Dalam analisis ini suatu system sekolah yang memanage diri sendiri akan lebih mencapai efisiensi secara produktif daripada mensentralisir rezim karena cara ini memberikan dorongan yang lebih kuat kepada manajer sekolah dan para gurunya untuk berusaha mencapai standar pendidikan yang tinggi dan memberikan keleluasaan kepada mereka dengan fleksibilitas managerial yang lebih besar untuk melakukan tindakan. Seberapa besar otonomi sekolah dibutuhkan dalam implementasi system ini untuk bekerja lebih baik dalam rangka meningkatkan efisiensi, merupakan suatu isu yang masih dapat didiskusikan atau diperdebatkan. Apakah hanya berkisar seberapa banyak bantuan eksternal yang sekolah butuhkan untuk mengadopsi teknologi produksi yang lebih baik (misalnya pembelajaran)?

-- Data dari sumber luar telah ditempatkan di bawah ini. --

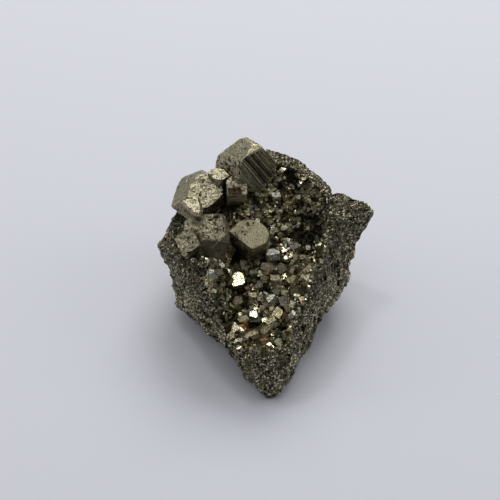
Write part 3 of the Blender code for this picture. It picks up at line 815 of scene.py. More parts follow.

Fullan dan Watson (2000) misalnya, menyimpulkan bahwa manajemen berbasis sekolah membutuhkan bantuan eksternal untuk kapasitas bangunan jika sekolah ingin memperbaiki output pembelajaran. Pemerintah Negara Inggris sejak tahun 1997 sangat mengintervensi penentuan metode-metode pengajaran dan memberikan banyak dana bantuan spesifik dalam bentuk yang berbeda bagi tujuan-tujuan khusus (seperti pemberantasan buta aksara nasional, strategi penghitungan, rekruitmen guru-guru baru yang qualified, teknologi informasi dan komunikasi= ITC, investasi, dan banyak hal lainnya). Apakah sekolah yang memanage diri sendiri dapat memperbaiki efisiensi produktifnya, itu tergantung pada dorongan dan dukungan luas (besar) yang memotivasi manajer sekolah dan para gurunya untuk meningkatkan kinerjanya secara lebih tinggi.